### [GIVEN REQUEST]
Return each entry exactly, omitting nothing.

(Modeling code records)
····················
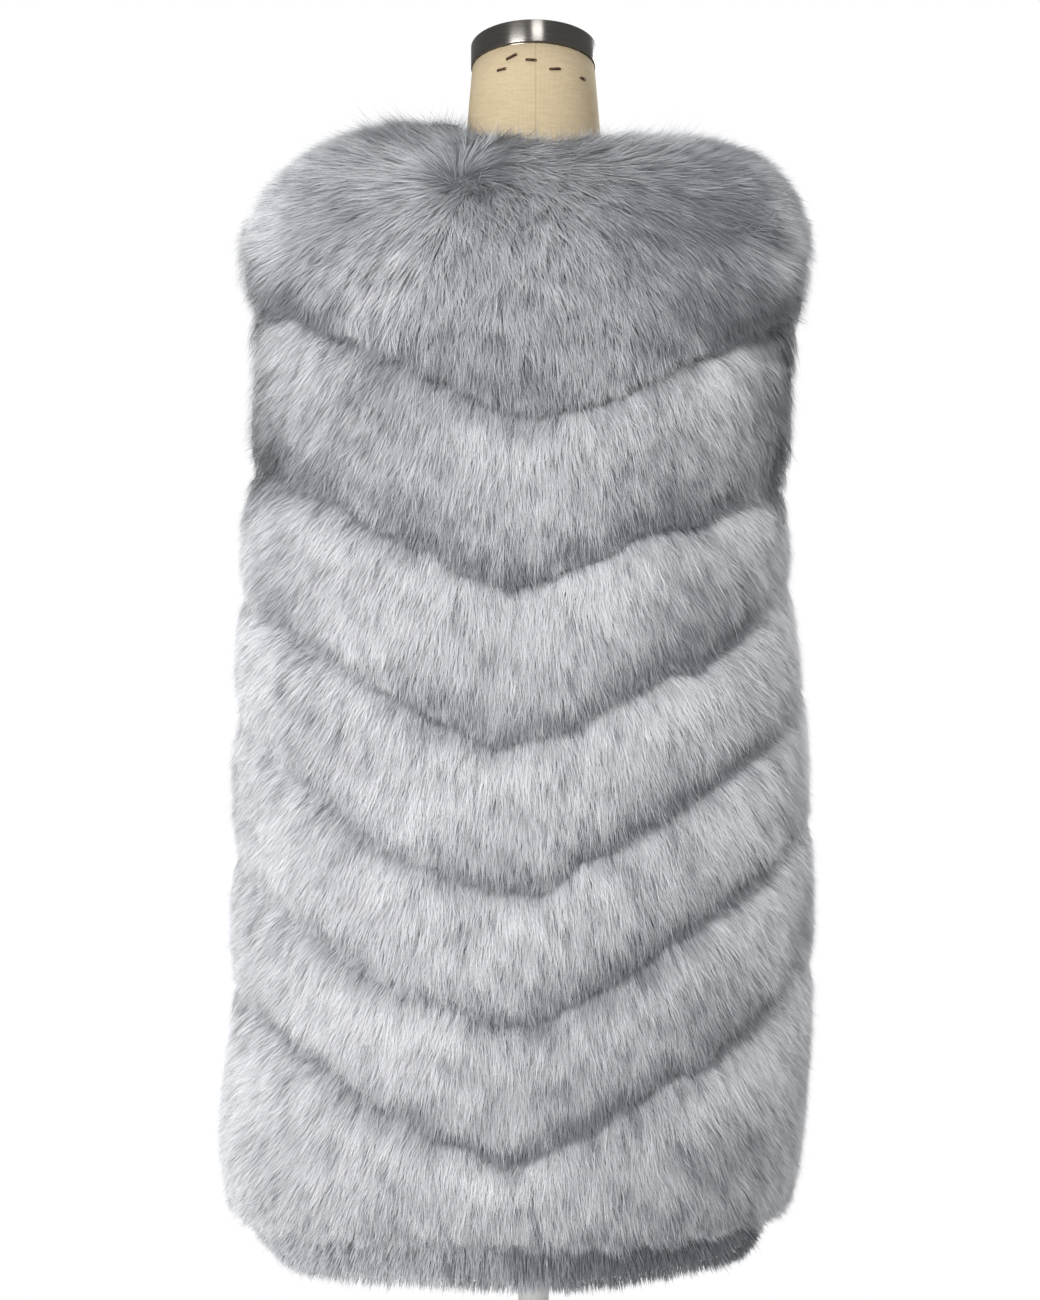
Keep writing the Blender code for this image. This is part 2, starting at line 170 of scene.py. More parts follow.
# Two kinds of hair. The coat is what one sees as the fur's surface: each hair is one long
# thin triangle. The longer guard hairs bend over it, and make the soft rim of the outline.
Hair = namedtuple("Hair", "length width root rise points back front")
COAT = Hair(24 * MM, 0.66 * MM, 0.80, 1.0 * MM, 2, 500_000, 250_000)
GUARD = Hair(38 * MM, 0.50 * MM, 0.74, 2.0 * MM, 3, 34_000, 16_000)
RIM_LENGTH = 25 * MM  # of the hairs that cover the pile's side round the armholes
RIM_HAIRS = 330_000  # for each square metre of that side
FRONT_WIDTH = 1.25  # hairs are this much wider on the fronts, where there are fewer
HEM_LENGTH = 0.36  # share of a hair's length on the hem strip
SHORN = 0.65  # share of a hair's way from root to tip there: its pale tip is cut off
NECK_HAIR = 0.09  # share of the way down the yoke where most hairs stand upright
UNDERCOAT = 0.70  # its height, as a share of the pile's depth
HUNG = 0.84  # depth of the tufts that hang over a groove, as a share of the pile's
SPREAD = 8  # degrees by which a hair is turned from its neighbours
STRAY_SHARE = 0.05  # share of the hairs that stray, which stand off too
STRAY_SPREAD = 18  # degrees by which these are turned from their neighbours
MOST_LIFT = 6 * MM  # of a hair's tip off the pile's surface, strays and locks left aside
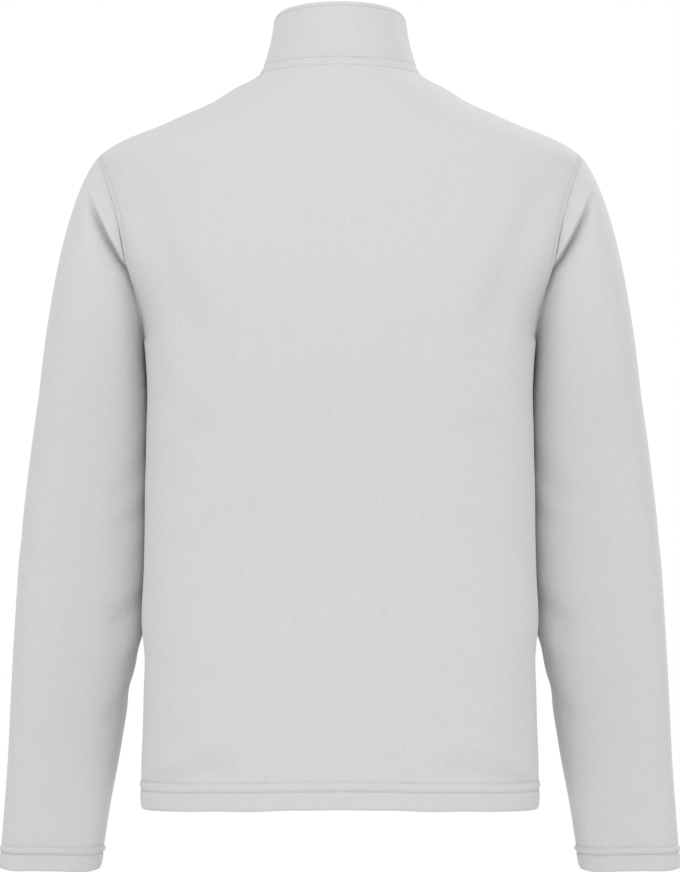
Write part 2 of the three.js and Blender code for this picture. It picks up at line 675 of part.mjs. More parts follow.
····················
### [REPLY TO THE TASK]
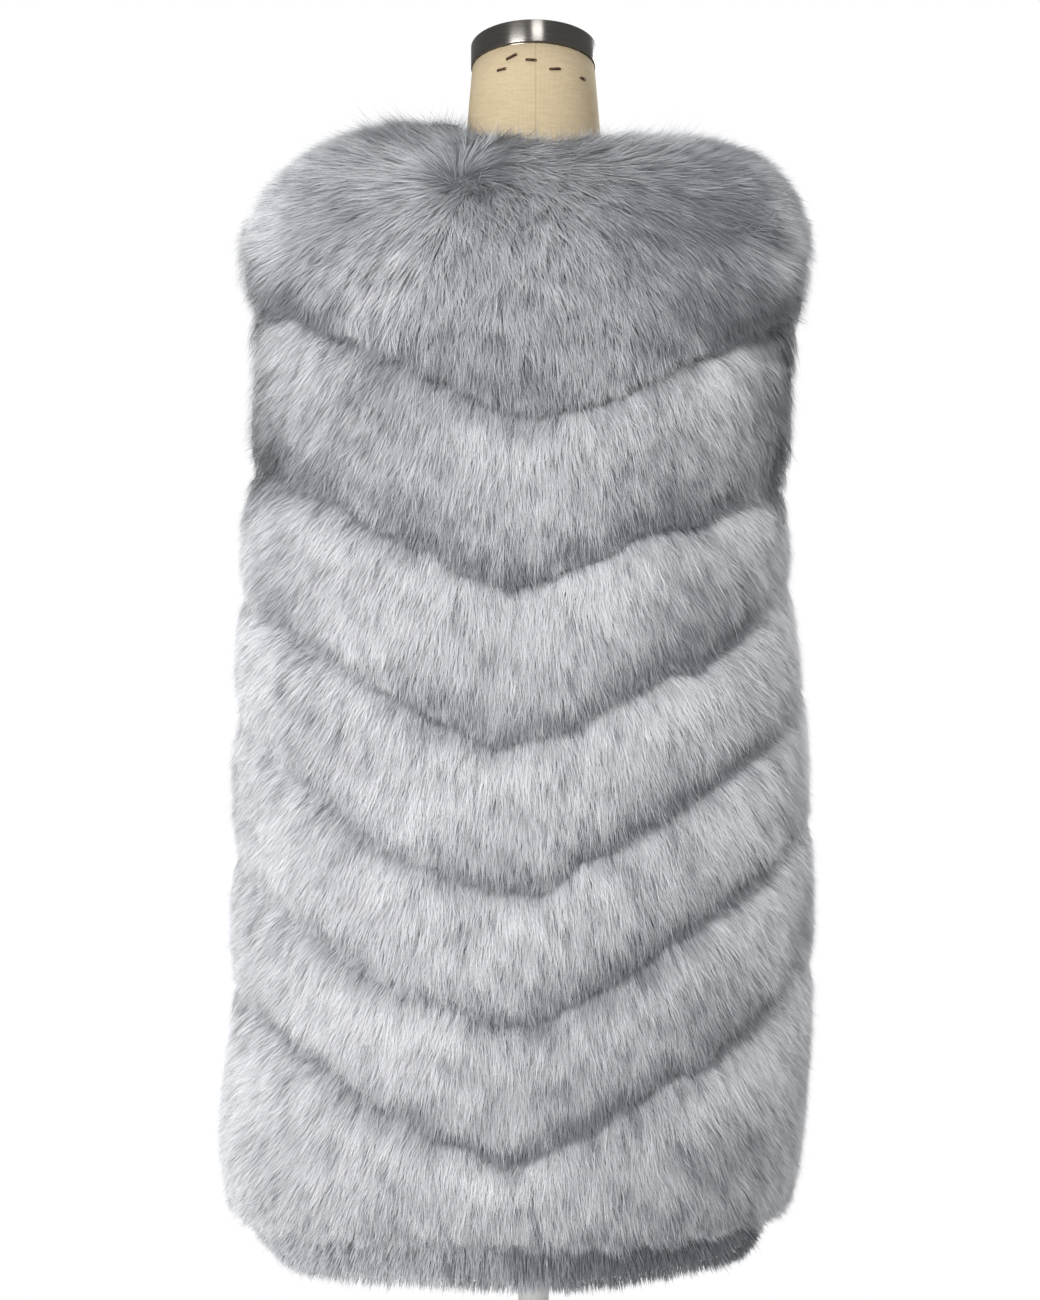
Keep writing the Blender code for this image. This is part 2, starting at line 170 of scene.py. More parts follow.
# Two kinds of hair. The coat is what one sees as the fur's surface: each hair is one long
# thin triangle. The longer guard hairs bend over it, and make the soft rim of the outline.
Hair = namedtuple("Hair", "length width root rise points back front")
COAT = Hair(24 * MM, 0.66 * MM, 0.80, 1.0 * MM, 2, 500_000, 250_000)
GUARD = Hair(38 * MM, 0.50 * MM, 0.74, 2.0 * MM, 3, 34_000, 16_000)
RIM_LENGTH = 25 * MM  # of the hairs that cover the pile's side round the armholes
RIM_HAIRS = 330_000  # for each square metre of that side
FRONT_WIDTH = 1.25  # hairs are this much wider on the fronts, where there are fewer
HEM_LENGTH = 0.36  # share of a hair's length on the hem strip
SHORN = 0.65  # share of a hair's way from root to tip there: its pale tip is cut off
NECK_HAIR = 0.09  # share of the way down the yoke where most hairs stand upright
UNDERCOAT = 0.70  # its height, as a share of the pile's depth
HUNG = 0.84  # depth of the tufts that hang over a groove, as a share of the pile's
SPREAD = 8  # degrees by which a hair is turned from its neighbours
STRAY_SHARE = 0.05  # share of the hairs that stray, which stand off too
STRAY_SPREAD = 18  # degrees by which these are turned from their neighbours
MOST_LIFT = 6 * MM  # of a hair's tip off the pile's surface, strays and locks left aside
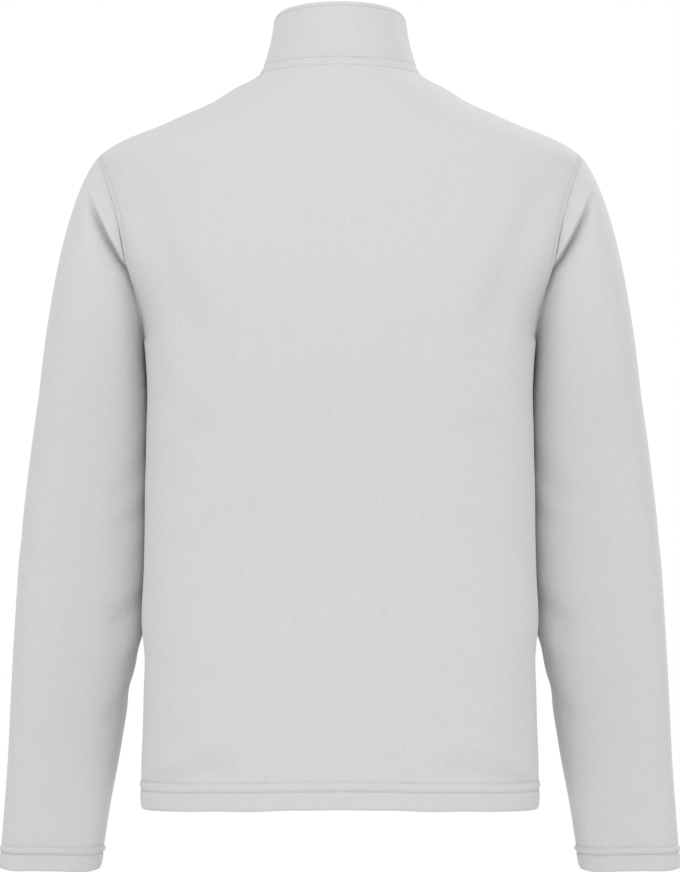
Write part 2 of the three.js and Blender code for this picture. It picks up at line 675 of part.mjs. More parts follow.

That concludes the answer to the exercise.